Everyone loves the written-off superstar who returns to dominance: Kurt Warner worked out religiously to get back with the Cards, then lead them to the Super Bowl, and
Canadian rap impresario Snow. Pseudo-resurrected to dominate the 'bridge, Mass Chicken
Five years after Rotisserie House's closing left a gaping Cambridge poultry-void, its former chef has triumphantly re-upped in the same locale w/ MC, bringing his own Persian slant (kabobs, other "choice Middle Eastern favorites", etc) to the bygone RH stylings of roto-birds and fixins, all in a streamlined dining area decorated with obligatory flat-screens and should-be-obligatory ceramic roosters.
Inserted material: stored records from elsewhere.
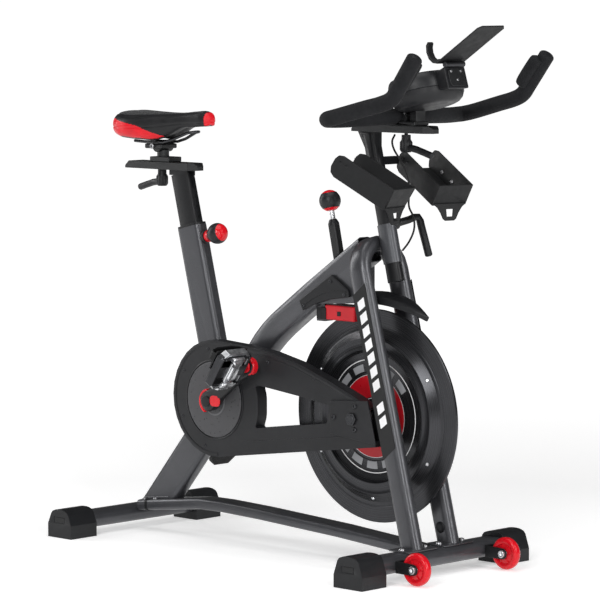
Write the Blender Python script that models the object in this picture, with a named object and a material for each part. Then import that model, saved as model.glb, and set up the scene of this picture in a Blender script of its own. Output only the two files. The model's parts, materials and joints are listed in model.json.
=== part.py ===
"""Indoor spin bike: frame, fork and stabilisers, flywheel with belt drive, saddle and handlebar posts.

Metres, +Z up, +X forward (the way the rider faces), +Y to the rider's left.
The origin is on the floor under the middle of the bounding box.
"""

import math

import bmesh
import bpy
from mathutils import Matrix, Vector

# ---------------------------------------------------------------- driving dimensions
GAP = 0.0003                      # clearance between pieces that touch
SIDES = {"right": -1, "left": 1}  # sign of Y on each side of the bike

FRONT_X, FRONT_HALF = 0.4030, 0.270      # front stabiliser: centre line and half width
REAR_X, REAR_HALF = -0.5255, 0.240       # rear stabiliser
BASE_TOP = 0.058                         # top of the front stabiliser

LEAN = math.radians(14.3)                # both posts lean back by this angle
POST_SLOPE = math.tan(LEAN)
SEAT_TOP = (-0.3352, 0.710)              # mouth of the seat tube, x and z
BAR_TOP = (0.2695, 0.7224)               # a point on the handlebar post's axis
BAR_SLOPE = 0.237

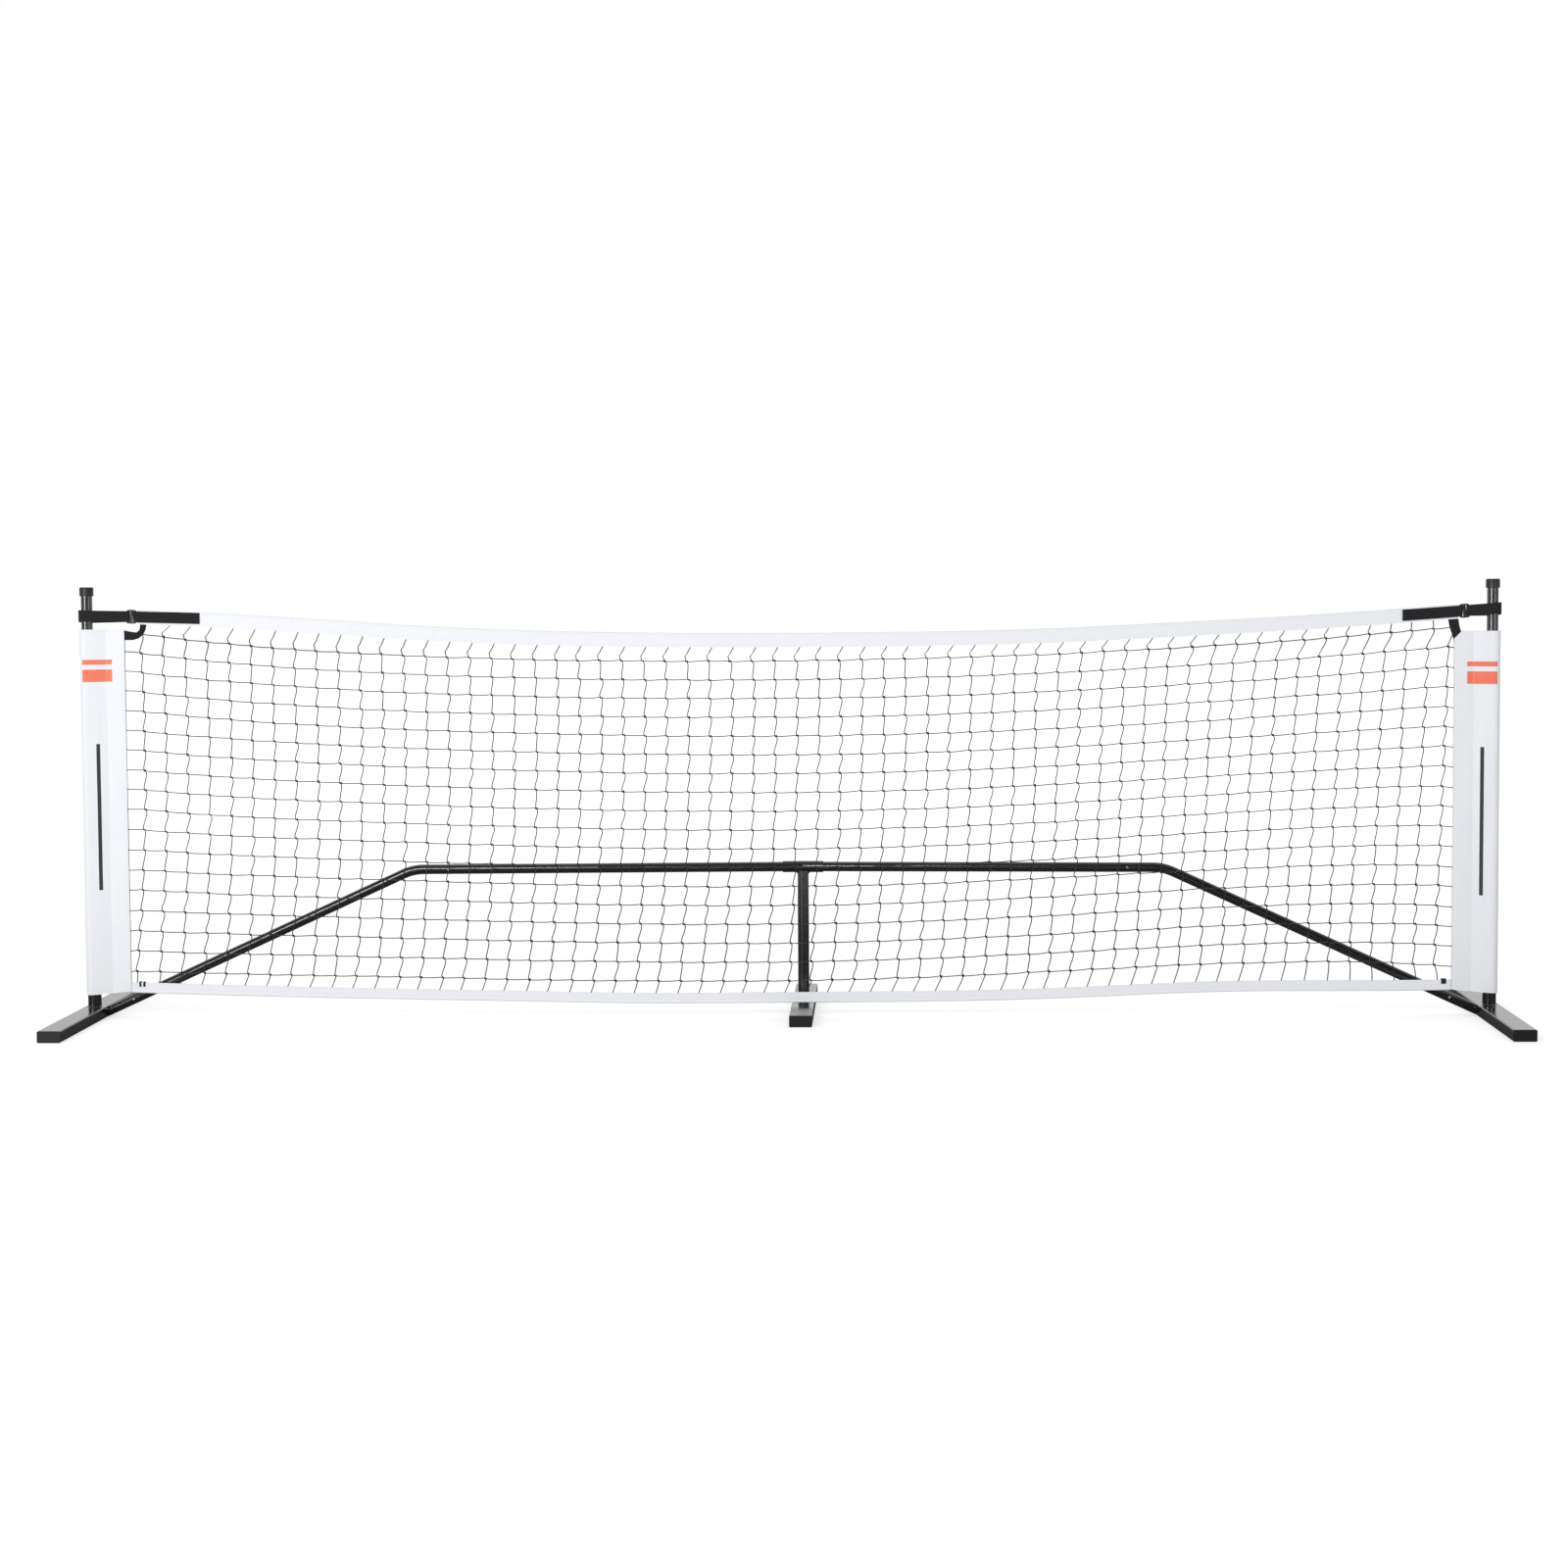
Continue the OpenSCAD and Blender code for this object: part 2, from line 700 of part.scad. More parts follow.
module sleeve_outline() {
    pocket_r = loop_r(post_r + rest_gap, pocket_slack, slot_half, pocket_len);
    slot_x = pocket_len + slot_half + seam_w;
    difference() {
        union() {
            translate([-pocket_slack, 0])
                belt(pocket_r + vinyl_t, tape_out, pocket_len + pocket_slack);
            translate([pocket_len, -tape_out]) square([sleeve_reach - pocket_len, 2 * tape_out]);
        }
        translate([-pocket_slack, 0]) belt(pocket_r, slot_half, pocket_len + pocket_slack);
        translate([slot_x, -slot_half]) square([sleeve_reach, 2 * slot_half]);
    }
}

module sleeve(side) {
    cut = side == RIGHT ? corner_cut : 0;
    color(white_vinyl) on_side(side) translate([-half_span, 0, 0]) difference() {
        translate([0, 0, hem_z]) linear_extrude(sleeve_top - hem_z) sleeve_outline();
        if (cut > 0) translate([sleeve_reach, 0, sleeve_top]) rotate([0, 45, 0])
            cube([sqrt(2) * cut, 4 * tape_out, sqrt(2) * cut], center = true);
    }
}

// The webbing that edges the mesh runs up inside the sleeve, turns inboard at
// its top corner and laps over the end of the tape
module side_webbing(side) {
    inner = side_web_inset;
    outer = side_web_inset + web_w;
    near = tape_inset(side);
    far = near + corner_web_w;
    lap_top = tape_bottom_at(half_span - near) + corner_web_lap;
    corner_z = sleeve_top - corner_web_h;
    color(black_web) on_side(side)
        translate([-half_span, upright_y - twine_r + side_web_t, 0]) rotate([90, 0, 0])
        linear_extrude(side_web_t) polygon([
            [inner, hem_z], [outer, hem_z], [outer, corner_z], [near, corner_z],
            [far, sleeve_top], [far, lap_top], [near, lap_top],
            [near - corner_web_lap, sleeve_top], [inner, sleeve_top],
        ]);
}

// ---------------------------------------------------------------- straps

// Round the post and back to the buckle's outer bar
module strap_loop(side) {
    bar_gap = buckle_inset(side) - buckle_bar_x;    // post axis to the buckle's outer bar
    r = loop_r(post_r + strap_gap, strap_slack, strap_wrap_r, bar_gap);
    color(black_web) at_buckle(side)
        translate([-buckle_inset(side) - strap_slack, 0, -web_w / 2])
        linear_extrude(web_w) difference() {
            belt(r + web_t, strap_wrap_r + web_t, bar_gap + strap_slack);
            belt(r, strap_wrap_r, bar_gap + strap_slack);
        }
}

module folded_end(grow, length) {
    fork = tape_out + rest_gap + grow;
    polygon(concat(arc_points(strap_wrap_r + grow, buckle_bar_x, 90, 270, 16), [
        [buckle_gap, -fork], [length, -fork], [length, fork], [buckle_gap, fork],
    ]));
}

// Round the buckle's inner bar and sewn to both faces of the tape
module strap_end(side) {
    color(black_web) at_buckle(side) translate([0, 0, -web_w / 2])
        linear_extrude(web_w) difference() {
            folded_end(web_t, strap_end_len);
            folded_end(0, strap_end_len + eps);
        }
}

// A ladder lock: two rails joined by three round bars
module buckle(side) {
    rail_z = web_w / 2 + rest_gap;
    color(black_plastic) at_buckle(side) {
        for (z = [-rail_z - rail_t, rail_z])
            translate([0, 0, z]) linear_extrude(rail_t)
                rounded_rect(buckle_l, buckle_bar_d + 1, buckle_bar_d / 2);
        for (x = [-buckle_bar_x, 0, buckle_bar_x])
            translate([x, 0, -rail_z - rail_t / 2])
                cylinder(d = buckle_bar_d, h = 2 * rail_z + rail_t, $fn = 24);
    }
}

// ---------------------------------------------------------------- nodes

side_foot(LEFT);  // left_foot
side_foot(RIGHT);  // right_foot
centre_foot();
foot_end_plugs();
post_socket(LEFT);  // left_post_socket
post_socket(RIGHT);  // right_post_socket
post(LEFT);  // left_post
post(RIGHT);  // right_post
post_cap(LEFT);  // left_post_cap
post_cap(RIGHT);  // right_post_cap
bar_stub(LEFT);  // left_bar_stub
bar_stub(RIGHT);  // right_bar_stub
bent_bar(LEFT);  // left_bent_bar
bent_bar(RIGHT);  // right_bent_bar
inner_bar(LEFT);  // left_inner_bar
inner_bar(RIGHT);  // right_inner_bar
tee_sleeve();
centre_post();
button_springs();
post_button(LEFT);  // left_post_button
post_button(RIGHT);  // right_post_button
stub_button(LEFT);  // left_stub_button
stub_button(RIGHT);  // right_stub_button
bar_button(LEFT);  // left_bar_button
bar_button(RIGHT);  // right_bar_button
tee_button(LEFT);  // left_tee_button
tee_button(RIGHT);  // right_tee_button
top_tape();
top_cord();
bottom_tape();
bottom_cord();
sleeve(LEFT);  // left_sleeve
sleeve(RIGHT);  // right_sleeve
side_webbing(LEFT);  // left_side_webbing
side_webbing(RIGHT);  // right_side_webbing
net_uprights();
net_rows();
strap_loop(LEFT);  // left_strap_loop
strap_loop(RIGHT);  // right_strap_loop
strap_end(LEFT);  // left_strap_end
strap_end(RIGHT);  // right_strap_end
buckle(LEFT);  // left_buckle
buckle(RIGHT);  // right_buckle
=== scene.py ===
import math
import random

import bpy
import numpy as np
from mathutils import Matrix, Vector


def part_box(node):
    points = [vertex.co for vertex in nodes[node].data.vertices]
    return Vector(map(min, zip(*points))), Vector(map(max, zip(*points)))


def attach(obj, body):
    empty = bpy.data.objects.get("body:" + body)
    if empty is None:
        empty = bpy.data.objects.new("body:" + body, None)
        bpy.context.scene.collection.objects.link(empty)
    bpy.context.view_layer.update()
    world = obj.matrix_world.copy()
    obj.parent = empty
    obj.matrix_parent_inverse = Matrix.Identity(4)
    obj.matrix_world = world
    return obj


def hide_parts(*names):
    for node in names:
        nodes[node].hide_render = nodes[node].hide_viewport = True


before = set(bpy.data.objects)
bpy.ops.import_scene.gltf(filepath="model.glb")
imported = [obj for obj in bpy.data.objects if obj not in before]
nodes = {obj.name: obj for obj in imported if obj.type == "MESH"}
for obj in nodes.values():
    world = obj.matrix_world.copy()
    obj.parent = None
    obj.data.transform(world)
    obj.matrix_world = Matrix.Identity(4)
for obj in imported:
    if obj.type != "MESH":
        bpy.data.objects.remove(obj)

random.seed(11)
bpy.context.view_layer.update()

MM = 0.001
LEFT, RIGHT = -1, 1
SIDE_NAMES = {LEFT: "left", RIGHT: "right"}

# The net, in metres, as the frame has it
POST_X = (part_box("right_post")[0].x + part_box("right_post")[1].x) / 2
TAPE_H = 32 * MM
HEM_TAPE_H = 24 * MM
TAPE_MID, TAPE_SAG = 0.864, 0.061
HEM_MID, HEM_SAG = 0.033, 0.027
TAPE_LEFT, TAPE_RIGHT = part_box("top_tape")[0].x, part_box("top_tape")[1].x
SLEEVE_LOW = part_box("left_sleeve")[0].z
RIGHT_SLEEVE_DROP = 20 * MM
SLEEVE_HIGH = {LEFT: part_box("left_sleeve")[1].z,
               RIGHT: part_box("right_sleeve")[1].z - RIGHT_SLEEVE_DROP}
SLEEVE_REACH = 85 * MM
MESH_W = 48.6 * MM
COLUMNS = 30
ROWS = 18
TWINE_R = 1.2 * MM

# The straps. STRAP_DROP is from the tape's top edge down to a strap's middle. LOOP_DROP is
# how much lower a loop lies at its post. TAPE_INSET is from a post's axis to the tape's end
# with the tape central, and NET_SHIFT is how far the tape lies to the right. BUCKLE_GAP is
# from the tape's end to a buckle's middle, and BUCKLE_BAR from there to the bars.
WEB_W = 25 * MM
STRAP_T = 1.4 * MM
STRAP_DROP = 15.6 * MM
STRAP_END_LEN = {LEFT: 155 * MM, RIGHT: 137 * MM}
STRAP_END_RISE = {LEFT: 2.6 * MM, RIGHT: 0.4 * MM}
LOOP_DROP = {LEFT: 4.4 * MM, RIGHT: 1.4 * MM}
TAPE_INSET = 97.5 * MM
NET_SHIFT = 19.5 * MM
BUCKLE_GAP = 16 * MM
BUCKLE_BAR = 7.5 * MM


def arc_rise(x, sag):
    """Height above mid-span on an arc that rises by sag at the posts."""
    r = (POST_X * POST_X + sag * sag) / (2 * sag)
    return r - np.sqrt(r * r - np.asarray(x, float) ** 2)


def swell_at(x, middle, reach, size):
    """A smooth swell of the given size round a place along the net."""
    return size * np.exp(-((np.asarray(x, float) - middle) / reach) ** 2)


def tape_top(x):
    """The arc of the top tape, which the left strap draws up a little."""
    return (TAPE_MID + arc_rise(x, TAPE_SAG)
            + swell_at(x, -1.2, 0.38, 11 * MM) - swell_at(x, 0.5, 0.25, 2 * MM))


def tape_bottom(x):
    return tape_top(x) - TAPE_H


def hem_bottom(x):
    """The arc of the bottom tape, which the mesh draws up on the right."""
    return (HEM_MID + arc_rise(x, HEM_SAG)
            + swell_at(x, 0.98, 0.36, 12 * MM) - swell_at(x, -0.3, 0.25, 3 * MM))


def hem_top(x):
    return hem_bottom(x) + HEM_TAPE_H


# ------------------------------------------------------------------ materials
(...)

The edible fun starts with classics like a 1/4 or 1/2 bird with cornbread and your choice of sides (garlic mashed potatoes, creamed spinach, shirazi tomato, cucumber salad, etc), and a sides-/bread-aided handcrafted meatloaf plate, the likes of which you haven't enjoyed since you popped by Will Ferrell's mom's place on the way to a funeral. They've also got Persian specialties like kubideh kabob (two intensely marinated ground chicken or beef skewers w/ rice & grilled tomato), and comfort comestibles like Buffalo wings, baklava, and "not-from-a-box" mac and cheese -- because it's always best to get out in front of nasty pasta gossip
Since the People's Republic of C-bridge now lets you eat/drink outside, Chicken's planning to add sidewalk seating -- because everybody knows Wade Boggs ain't about to make his dark-meat-destroying comeback indoors.